A recent Twitter comment by the former Nambian President Hage Geingob that Germany “committed the first genocide of the 20th century in 1904-1908, in which tens of thousands of innocent Namibians died in the most inhumane and brutal conditions,” showed how some of the Rest think about their former colonial masters.
He “expresses deep concern with the shocking decision communicated by the government of the Federal Republic of Germany on Jan 12, 2024, in which it rejected the morally upright indictment brought forward by South Africa before the International Court of Criminal Justice that Israel is committing genocide against Palestinians in Gaza”.
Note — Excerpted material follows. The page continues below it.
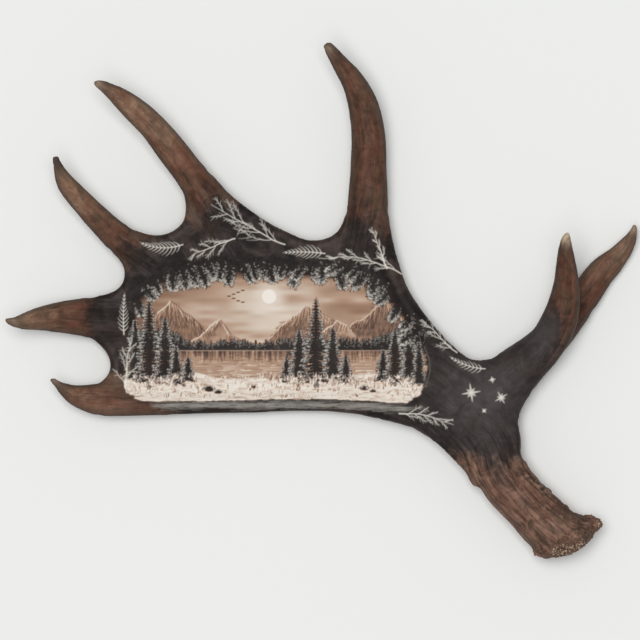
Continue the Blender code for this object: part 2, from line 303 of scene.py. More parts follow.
skin = laid_skin()
relax(skin, RELAX_PASSES)
heal_cuts(skin, HEALING_PASSES)
skin = with_modifier(skin, "SUBSURF", levels=1, render_levels=1)
halve_faces_of_fine_areas(skin)
relax(skin, 2)
place = points_of(skin)
facing = normals_of(skin)
lift = np.full(len(place), -CUT_CLOSING / MM)


# The limbs: the beam, the brow branch with its two tines, the palm's five tines and its rolled lower rim.
# The bone is ribbed along each of them, so every point of the skin learns its nearest limb, how far along
# it lies, and where it lies across. A station is (x, y, z, half width) in millimetres, from root to tip.
LIMBS = {
    "beam": [(58, -62, 20, 31), (120, -94, 26, 42), (165.6, -136, 30, 34.8), (180.2, -172.4, 32, 25.6),
             (205.5, -202.5, 33, 25.2), (226, -223, 34.5, 26.6), (252, -244, 34, 29.6)],
    "brow_branch": [(140, -117, 27, 30), (185.8, -79, 30, 27), (215.3, -52.3, 35, 21.1),
                    (238.5, -18.5, 47, 18.4), (245, 19.5, 66, 13), (243.8, 51.5, 88, 8), (245.8, 68, 101, 3)],
    "brow_tine_rear": [(235.2, -34.7, 27, 16.6), (266, 8.5, 16, 15.6), (288.5, 36.5, 11.5, 13.4),
                       (305.3, 55.5, 15, 9), (314.6, 77.5, 23, 3)],
    "palm_tine_1": [(36, 34.5, 21, 14), (47, 101.5, 30, 20.6), (47.5, 162.5, 37, 17.7), (32, 219.5, 54, 12.2),
                    (8.8, 251.5, 68, 6), (4.4, 258, 71, 3)],
    "palm_tine_2": [(-89, 57.5, 19, 14), (-118, 108.5, 29, 19.5), (-151.5, 154, 39, 15.6),
                    (-193.5, 197.7, 59, 12), (-222, 216, 74, 4), (-226.5, 216.5, 77, 3)],
    "palm_tine_3": [(-158, 31.5, 17, 13), (-201, 61.5, 26, 15.3), (-237.8, 98.3, 37, 12.1),
                    (-260.7, 129.5, 54, 7), (-264.6, 143.5, 63, 3)],
    "palm_tine_4": [(-172, -20.5, 12, 14), (-221, -18, 21, 21), (-261, -16, 30, 16), (-295, -20, 45, 9.3),
                    (-317, -18.5, 60, 2.5)],
    "palm_tine_5": [(-60, -101, 18, 10), (-100, -101.4, 18, 10), (-150, -102, 21, 10), (-209, -98, 24, 15.8),
                    (-246, -93.8, 32, 11.1), (-270.5, -77.1, 45, 3)],
}

# The stain on each limb: the spot where the dark gives way to brown and over how long a stretch, how much
# further the brown has run down one side, how pale it grows towards the tip, and the tip's own tone.
STAIN = {
    "beam": (182, -161, 90, 0.5, 0.55, 0.0), "brow_branch": (240, -14, 96, 1.3, 0.1, 0.85),
    "brow_tine_rear": (252, -14, 34, 0.0, 1.0, 0.6), "palm_tine_1": (47, 80, 60, 0.3, 0.1, 0.4),
    "palm_tine_2": (-110, 97, 58, 0.0, 1.0, 0.45), "palm_tine_3": (-190, 53, 50, 0.3, 1.2, 0.1),
    "palm_tine_4": (-236, -17, 30, 0.0, 2.0, 0.4), "palm_tine_5": (-150, -101, 50, 0.0, 0.6, 0.5),
}
STATION_STEPS = 12
LIMB_REACH = 54.0
RIB_EVENING = 4
STAIN_BLEEDING = 24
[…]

Germany has only formally apologised for its genocide history in Namibia in 2021 and promised aid of one billion euros over 10 years to aid Namibian infrastructure and development.
One could conclude that what the West is doing is to protect its garden, giving it the right to eliminate the weeds and to fight to keep the jungle out.
The trouble with this argument is whether the garden can exist independent of the jungle since both are on the same planet? After all, some in the jungle feel that they are more civilised than those in the garden.
The real point is whether we could all live in peace and be tolerant of our differences, as war only begets more war. Israel can undertake its brutal action on the Palestinians only because it possesses nuclear bombs, whereas its neighbours do not.
This only propels nuclear proliferation, which the West cannot fully control fully without negotiations with the Rest.
The United States can no longer afford forever wars since its military budget (3.5% of gross domestic product or GDP) already exceeds its annual trade deficit (2.6% of GDP).
The €50bil aid given to Ukraine alone this year is equivalent to 26% of the EU budget by commitment or more than a third by payments. War is today financed by printing money or incurring more debt.
Wars will end with messy negotiated peace when both sides become exhausted. In an unthinkable nuclear war but an inevitable outcome in current trajectory, gardens will not survive and all will return to nature.